I am a convert. It’s by the the most interesting European city I’ve been to (perhaps with the exception of Barcelona) and I’m looking forward to going back. I’d highly recommend it for a cheap weekend away.
mush
I’m ashamed to say that I haven’t come up with anything interesting (or dull, for that matter) to blog about this past week. It’s not even that I’m particularly busy – more suffering from late January lethargy and just somehow not feeling very inspired.
Anyhow, I’m off to Berlin for a few days tomorrow, which I’m very excited about, and hope that a new city – particularly one with so much recent history – will be a good way to get my flagging , mushy brain working again.
Bis Montag…
tragedy in Iraq
Robert Fisk has written a harrowing account of one Iraqi family’s ordeal at the hands of foreign mercenaries, in today’s Independent.
What happened to the children of Marou Awanis, when she took 40 bullets from an Australian security firm, is a sobering reminder of the human tragedy gripping that country.
The family – who lost their father a few years ago but have relatives in the UK – boarded a flight to Jordan on the understanding they may be able to get British visas from our embassy in Amman.
They were turned away at arrivals – without even being allowed to speak to their uncle, who was at the airport to greet them.

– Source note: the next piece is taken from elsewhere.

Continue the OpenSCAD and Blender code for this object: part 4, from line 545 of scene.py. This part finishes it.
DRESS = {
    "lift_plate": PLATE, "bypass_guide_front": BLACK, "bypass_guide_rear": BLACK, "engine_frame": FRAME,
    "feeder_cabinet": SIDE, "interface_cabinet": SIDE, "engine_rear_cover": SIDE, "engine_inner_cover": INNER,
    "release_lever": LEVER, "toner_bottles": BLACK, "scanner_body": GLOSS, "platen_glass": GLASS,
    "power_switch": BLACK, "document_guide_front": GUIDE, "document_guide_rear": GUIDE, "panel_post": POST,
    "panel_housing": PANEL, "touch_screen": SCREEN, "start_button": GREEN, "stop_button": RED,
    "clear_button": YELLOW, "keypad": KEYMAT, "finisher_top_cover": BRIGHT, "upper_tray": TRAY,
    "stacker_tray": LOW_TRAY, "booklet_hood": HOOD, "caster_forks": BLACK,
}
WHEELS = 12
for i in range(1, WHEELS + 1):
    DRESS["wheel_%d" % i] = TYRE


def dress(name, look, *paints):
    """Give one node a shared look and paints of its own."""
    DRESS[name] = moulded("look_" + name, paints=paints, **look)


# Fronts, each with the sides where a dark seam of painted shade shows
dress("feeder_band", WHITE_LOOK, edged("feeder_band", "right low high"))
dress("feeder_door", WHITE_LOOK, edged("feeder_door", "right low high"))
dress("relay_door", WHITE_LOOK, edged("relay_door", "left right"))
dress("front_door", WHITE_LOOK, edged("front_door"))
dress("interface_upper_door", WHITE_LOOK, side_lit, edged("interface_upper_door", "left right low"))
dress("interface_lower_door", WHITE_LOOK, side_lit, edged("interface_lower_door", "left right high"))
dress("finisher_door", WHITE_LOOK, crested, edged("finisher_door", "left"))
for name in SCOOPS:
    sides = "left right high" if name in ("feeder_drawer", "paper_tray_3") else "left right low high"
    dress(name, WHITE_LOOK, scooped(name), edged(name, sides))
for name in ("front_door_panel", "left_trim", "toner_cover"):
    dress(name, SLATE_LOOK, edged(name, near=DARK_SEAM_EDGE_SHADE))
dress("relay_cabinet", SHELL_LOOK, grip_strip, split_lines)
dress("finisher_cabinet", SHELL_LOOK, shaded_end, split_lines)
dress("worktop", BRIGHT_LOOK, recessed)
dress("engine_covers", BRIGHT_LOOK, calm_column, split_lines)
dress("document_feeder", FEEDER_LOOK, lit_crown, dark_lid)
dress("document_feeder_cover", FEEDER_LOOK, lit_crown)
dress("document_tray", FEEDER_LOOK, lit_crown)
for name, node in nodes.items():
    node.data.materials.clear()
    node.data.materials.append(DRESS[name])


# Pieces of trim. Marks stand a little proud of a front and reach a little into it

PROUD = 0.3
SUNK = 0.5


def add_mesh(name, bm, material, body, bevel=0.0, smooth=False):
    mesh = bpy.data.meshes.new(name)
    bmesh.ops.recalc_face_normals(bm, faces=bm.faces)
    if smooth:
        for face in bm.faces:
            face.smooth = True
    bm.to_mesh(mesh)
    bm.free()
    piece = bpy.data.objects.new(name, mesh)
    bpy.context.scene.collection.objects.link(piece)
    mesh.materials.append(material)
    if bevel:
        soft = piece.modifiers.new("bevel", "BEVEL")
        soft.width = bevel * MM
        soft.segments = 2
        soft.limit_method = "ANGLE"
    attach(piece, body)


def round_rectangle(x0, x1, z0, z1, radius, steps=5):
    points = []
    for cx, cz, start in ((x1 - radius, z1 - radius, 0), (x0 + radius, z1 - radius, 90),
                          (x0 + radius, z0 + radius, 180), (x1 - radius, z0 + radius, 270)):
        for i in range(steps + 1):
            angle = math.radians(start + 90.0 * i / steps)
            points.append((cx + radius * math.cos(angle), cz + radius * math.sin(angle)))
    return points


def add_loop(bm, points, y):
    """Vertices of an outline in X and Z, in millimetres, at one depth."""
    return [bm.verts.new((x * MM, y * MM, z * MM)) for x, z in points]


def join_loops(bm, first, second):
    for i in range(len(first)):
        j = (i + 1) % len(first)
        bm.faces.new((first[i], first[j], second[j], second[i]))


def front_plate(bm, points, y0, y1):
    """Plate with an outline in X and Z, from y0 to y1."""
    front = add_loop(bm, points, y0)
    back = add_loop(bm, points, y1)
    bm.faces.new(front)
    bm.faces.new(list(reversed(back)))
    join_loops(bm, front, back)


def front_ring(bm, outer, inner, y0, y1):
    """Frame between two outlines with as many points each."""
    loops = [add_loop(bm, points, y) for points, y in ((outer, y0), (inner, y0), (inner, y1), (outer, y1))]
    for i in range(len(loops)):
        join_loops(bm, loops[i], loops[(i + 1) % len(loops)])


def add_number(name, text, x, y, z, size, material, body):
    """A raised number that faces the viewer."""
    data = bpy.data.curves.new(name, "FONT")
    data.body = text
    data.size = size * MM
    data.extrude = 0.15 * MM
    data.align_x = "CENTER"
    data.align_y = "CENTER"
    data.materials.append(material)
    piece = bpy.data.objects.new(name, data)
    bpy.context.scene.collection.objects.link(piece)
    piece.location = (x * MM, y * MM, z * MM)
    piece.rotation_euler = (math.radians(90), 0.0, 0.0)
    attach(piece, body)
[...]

And the response from their mother’s killers?
The Australian “security” company whose employees killed Mrs Awanis and her friend – “executed” might be a better word for it, because that is the price of driving too close to armed Westerners in Baghdad these days – expressed its “regrets”…
Westerners in Baghdad – especially those who kill the innocent – are once they are known, rich in regrets. But they are less keen to ensure that the bereaved they leave behind are cared for.
Nice. Makes you really proud to be Western.